Modifying the carbon cathode with sulfur makes it easier for lithium peroxide to stick to it, says Hoster. "The sulfur atoms provide local glue spots, anchoring points for things to stick to," he says.
Sulfur also provides additional benefits to the battery, says physical chemist Sangaraju Shanmugam from Korea's Daegu Gyeongbuk Institute of Science and Technology, and one of the paper's co-authors. Because sulfur atoms are much larger in size compared with their carbon counterparts, sulfur-doping the cathode expands the porous carbon lattice structure, increasing its surface area. "When this happens, the electrons can move about better within the graphene and so electrical conductivity is improved," says Shanmugam.
Coating the cathode surface with nickel cobalt sulfide nanoflakes provides an added boost by increasing catalytic activity. "Sulfur interacts with the metal sites in nickel cobalt sulfide, and there's a strong synergistic interaction between the graphene surface and nanoflakes," explains Shanmugam.
The flakes also form a protective layer between the cathode surface and resulting lithium peroxide discharge product, which is highly corrosive. The result is a much improved battery cyclability-just over 1,700 hours, or more than two months-which Shanmugam says is "one of the strongest points" of their invention. The specific discharge capacity is also "ultra high" at nearly 14,200 milliampere hour per gram (mAh/g). A patent is pending in Korea for the new technology.
"The materials they have proposed are very, very interesting...and it looks like they're the first to bring this to the community," says Lancaster's Hoster. But he is cautious about how optimistic the results really are.
The system needs to be tested more robustly, he says. To properly gauge electrocatalytic activity, the researchers should have done a cyclic voltammogram (a type of test where an external voltage is applied and varied to see how battery current changes correspondingly) at high, rather than low, speeds. Furthermore, the discharge experiment they conducted is too shallow (stopping at a specific capacity of 1,000 mAH/g) to be considered a proper stress test, because "you don't produce much of the side products that cause the battery to fade in the long run," Hoster says.
He also highlights the battery's low charging efficiency, which is a measure of how much energy you get compared with the energy you put into charging it. Energy loss can result due to heat production or unwanted side reactions that take place at the electrodes. At roughly 65 percent, it's 15 to 25 percent lower than what we would expect from lithium-ion batteries. This is one of a number of concerns that continue to plague the use of lithium-air batteries. Others include what to do with the chemically aggressive lithium peroxide byproduct that forms, which requires a high charging voltage to remove, can decompose the electrolyte, and subsequently limit a battery's cycle life.

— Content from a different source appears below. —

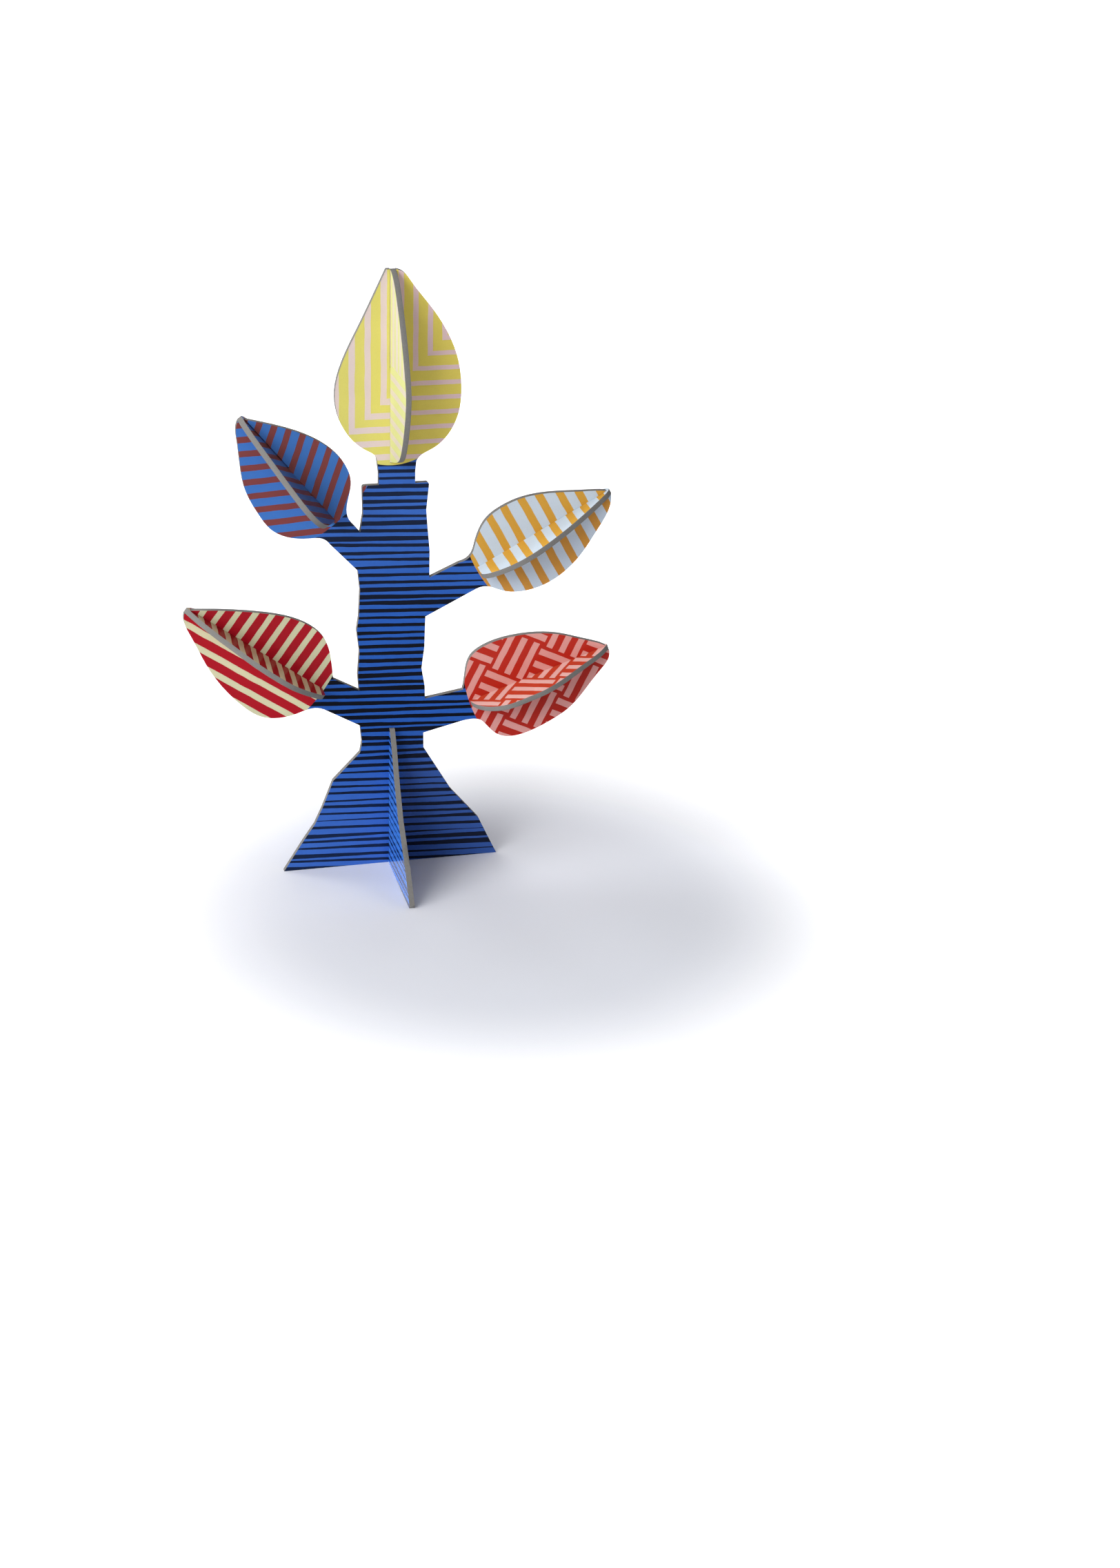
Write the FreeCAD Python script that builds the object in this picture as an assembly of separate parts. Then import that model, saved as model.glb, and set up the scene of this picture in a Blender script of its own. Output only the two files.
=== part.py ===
import FreeCAD, Part
import math
import os

os.makedirs("parts", exist_ok=True)

# A tree sculpture of flat boards that slot together, in millimetres. The large panel stands in the
# XZ plane, +X runs along it, the front faces -Y and +Z is up. The origin is on the ground, where
# the panel and the foot cross each other.

Vec = FreeCAD.Vector

# ---- board and fits
board = 1.6               # greyboard with a printed paper on each face
slot_clearance = 0.05     # air on each side of a board in its slot
slot_end_gap = 0.2        # air between the ends of two slots that meet
corner_radius = 0.7       # rounding of the shoulders and toes
cut_past = 2.0            # how far a cutting block runs past the faces it cuts

# ---- trunk, stem and foot of the panel
trunk_half_width = 10.0
trunk_top = 120.4
stem_left = 4.0           # the stem stands a little right of the trunk's middle
stem_right = 6.6
foot_half_width = 32.7
foot_height = 37.2        # where the foot runs into the trunk
overlap_in_trunk = 2.0    # how far the stem's outline runs down inside the trunk
branch_root_inset = 0.5   # how far a branch's root stands inside the trunk's nominal side

# ---- cross foot, which stands across the panel
cross_foot_half_depth = 32.5
cross_foot_height = 44.5
cross_foot_prong = 0.75   # board left on each side of the slot's mouth, at the top
foot_slot_top = 22.0      # where the panel's slot from below meets the cross foot's slot from above

# The foot's two edges, from toe to trunk, as shares of the spread beyond the trunk and of the height.
foot_edge_left = [(1.00, 0.00), (0.86, 0.14), (0.73, 0.27), (0.59, 0.40), (0.49, 0.54), (0.41, 0.67),
                  (0.35, 0.77), (0.00, 1.00)]
foot_edge_right = [(1.00, 0.00), (0.90, 0.13), (0.75, 0.33), (0.37, 0.61), (0.00, 1.00)]

# The cross foot's edge, from toe to top, as shares of its half depth and height.
cross_foot_edge = [(1.00, 0.00), (0.88, 0.12), (0.76, 0.23), (0.62, 0.34), (0.46, 0.46), (0.28, 0.68),
                   (0.14, 0.90)]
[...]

The pure lithium anode also poses a problem. Highly reactive, lithium can ignite when exposed to water and other elements. Then there's the issue of the air itself. While supplying oxygen to batteries works fine in a lab, it isn't feasible for electric vehicles running on roads. Utilizing air is the goal, but you would first have to remove battery-damaging impurities such as carbon dioxide and water vapor.
These developmental challenges have dampened the enthusiasm for lithium-air batteries in recent years, with companies such as IBM and the U.S.-funded Joint Center for Energy Storage Research abandoning their research in favor of other next-gen battery types. Even the Faraday Institution, a U.K. institution that has poured 65 million into battery research, decided to invest in lithium-sulfur batteries over lithium-air batteries in its last funding round because they thought the former was "also risky but more realistic," says Hoster.
"It's been a sobering reality...the lithium-oxygen battery is a bit like what nuclear fusion is in the big technologies," he says. "There are big potential wins, but there are many loose ends."
However, because lithium-air batteries have an energy density that is potentially 10 times higher than that of traditional lithium-ion ones, "there's still a big game to be played," says Hoster. "But one has to manage expectations."